Mas o mercado, em especial os bancos, financeiras e as empresas de investimento, não gostou nem um pouco da guinada que o ministro da Economia, Paulo Guedes, guardião da austeridade fiscal rígida, deu na última semana, defendendo enfaticamente o furo do teto dos gastos e apoiando as medidas eleitoreiras do presidente da República.

Primeiro, que esse tal teto de gastos é uma aberração gestada e parida no governo golpista de Michel Temer e que tem como pai o economista Marcos Mendes, padrasto do ex-ministro da Fazenda, Henrique Meirelles. Ele nada mais é do que uma “lei de responsabilidade fiscal” para o governo federal. Na realidade, o que o Brasil precisa, e com urgência, é de uma lei de responsabilidade social. Mas falaremos disso em outro artigo.

Todo esse imbróglio acontece, não por acaso, pouco tempo depois de o Pandora Papers denunciar a presença de milhões de dólares do ministro Guedes em um paraíso fiscal. Apesar de todas as tentativas de aparentar normalidade, a situação escancarou a grande fragilidade de Guedes e o Centrão, juntamente com todo o populismo eleitoreiro de Bolsonaro, aproveitou. Foi a partir daí que surgiu a nova possibilidade de se acabar com o Bolsa Família e criar o Auxílio Brasil.

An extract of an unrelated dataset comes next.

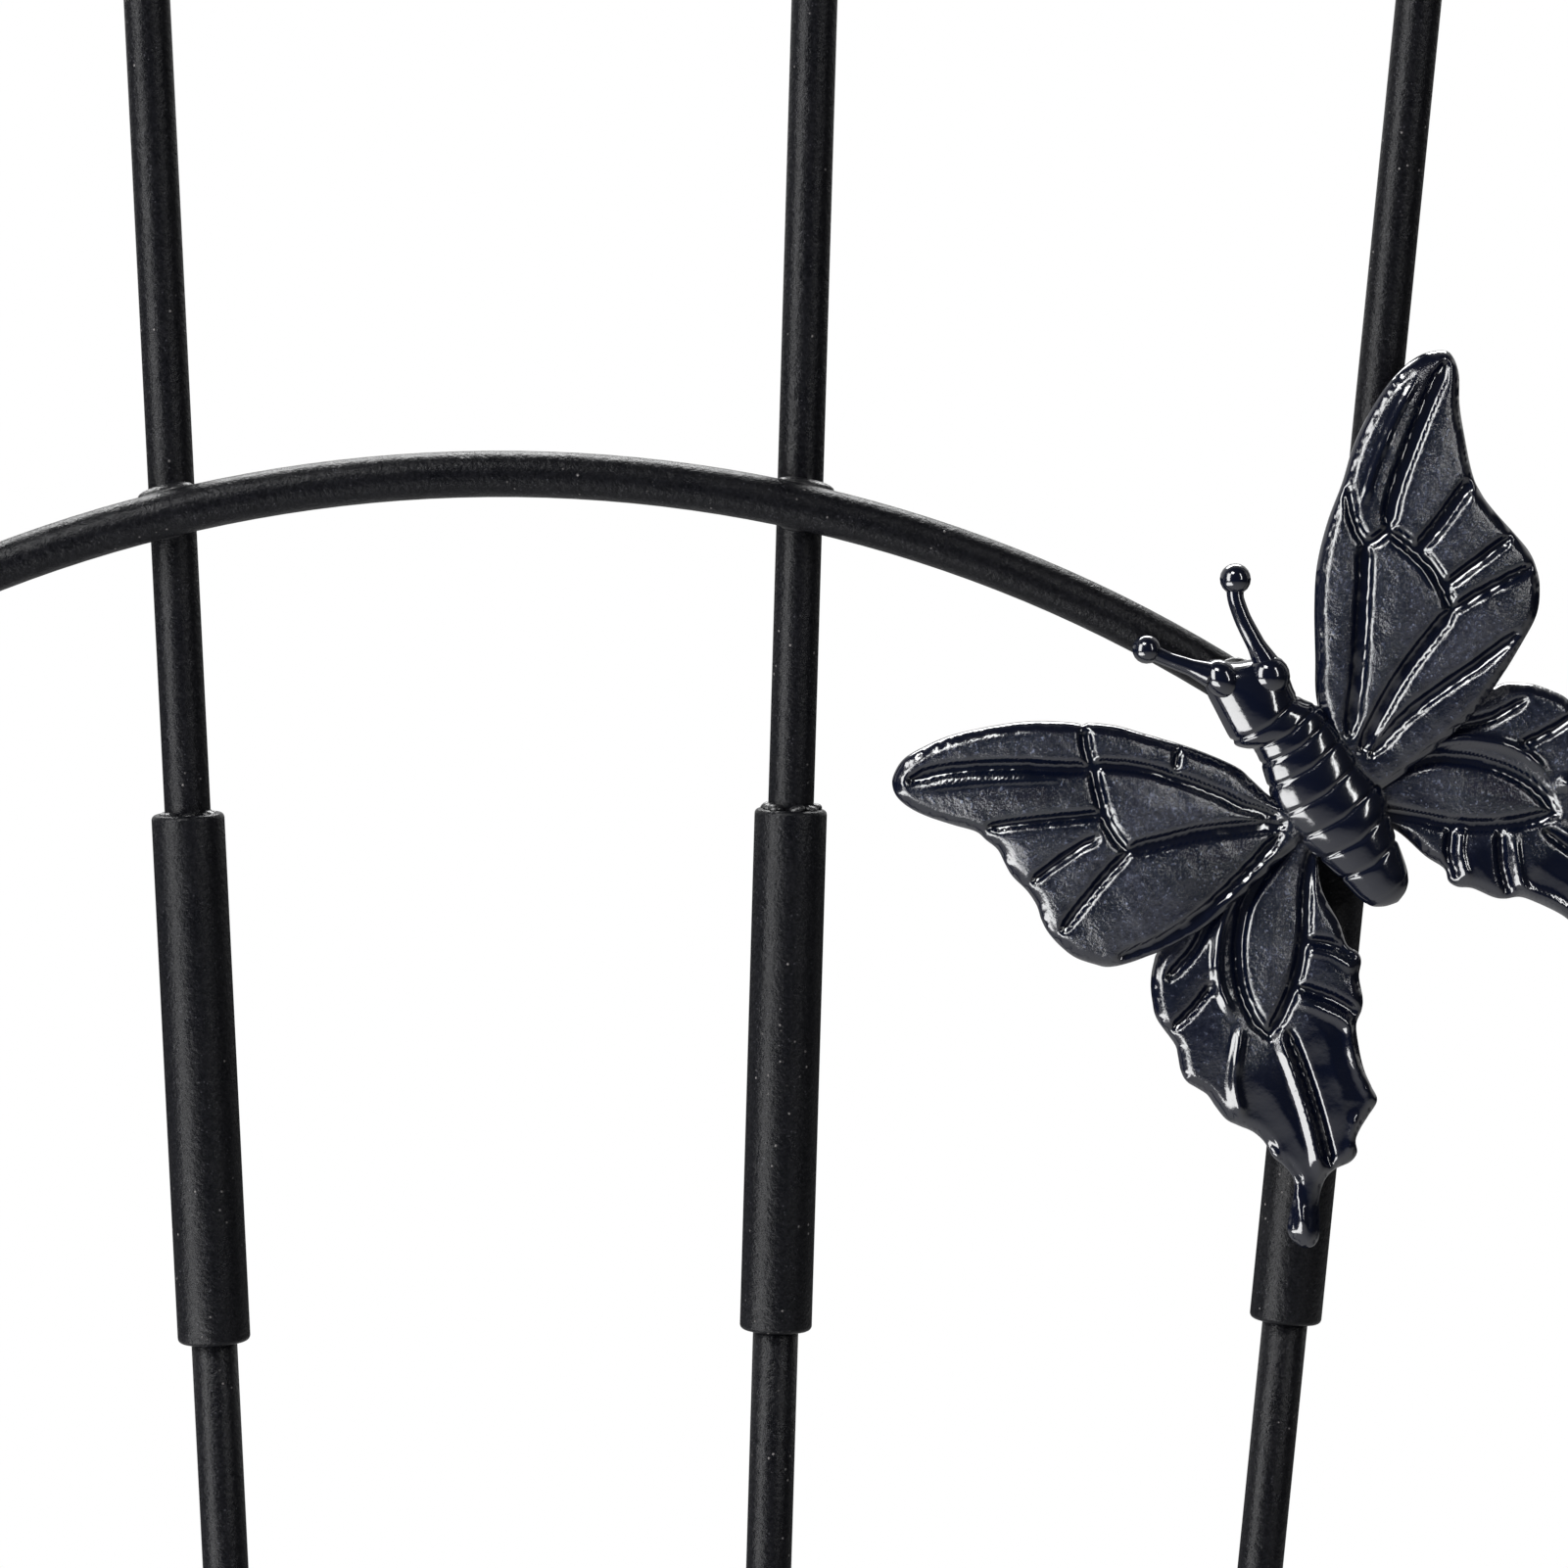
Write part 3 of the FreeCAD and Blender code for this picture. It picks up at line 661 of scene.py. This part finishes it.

É bom lembrar que o Bolsa Família é um programa de distribuição de renda permanente, premiado internacionalmente, que é estruturado e consta, há muito tempo, do Orçamento da União. Criado em 2003, e não às vésperas de uma eleição, é considerado o maior e mais eficiente programa de distribuição de renda do mundo. Já o  Auxílio Brasil tem prazo de validade. Deve durar até dezembro do próximo ano, ou seja, logo após as eleições presidenciais.

​Não estou contestando a importância de programas sociais que auxiliem os mais pobres. Ao contrário. Eles são fundamentais num país tão desigual como o nosso.
Mas existe outro problema.

O rombo no teto de gastos previstos no pedido enviado ao Congresso Nacional é de algo em torno de R$ 94,1 bilhões. Um volume que dificilmente será suficiente para pagar tudo o que está previsto. E a conta é simples: o Auxílio Brasil vai custar R$ 46,7 bilhões além do que estava previsto para o Bolsa Família para pagar R$ 400 por mês a 17 milhões de pessoas.

Tem ainda um custo extra de R$ 20 bilhões do aumento de despesa não previstas no projeto de Orçamento para 2022, enviado pelo governo ao Congresso, devido a uma inflação maior do que estimada, elevando os gastos com benefícios atrelados ao valor do salário mínimo, como os da Previdência Social.

E teremos novidades ainda. Lembrem-se do auxílio-caminhoneiro prometido por Bolsonaro, o vale-gás, já aprovado no Senado, e a prorrogação da desoneração da folha de pagamentos.  Um gasto extra que deve chegar a R$ 15 bilhões.

Esses valores somam, arredondando, R$ 82 bilhões. Mas esses R$ 12 bilhões que “sobram, não serão capazes de saciar a sede dos partidos fisiologistas do Centrão, que querem turbinar o valor das emendas parlamentares em ano eleitoral”. Aquele dinheiro usado para amarrar prefeitos e vereadores à campanha de reeleição desses parlamentares. Então, o governo terá que arrumar mais dinheiro.

Esse conjunto de fatos azedou os ânimos do mercado. Até mesmo a Rede Globo, que sempre teve um grande apreço por Guedes, tem feito duras críticas às suas atuações recentes. Chegou a divulgar que dois interlocutores do presidente (não citaram quem seriam) estiveram recentemente em São Paulo sondando um nome para substituir o chefe da equipe econômica.  Portanto, vem novidades por aí, sim. E não são boas.

(*)Renê Gardim é jornalista há 36 anos. Atuou na “Folha de Londrina”, “Jornal de Londrina” e RBS. Foi editor de economia e agronegócio no DCI.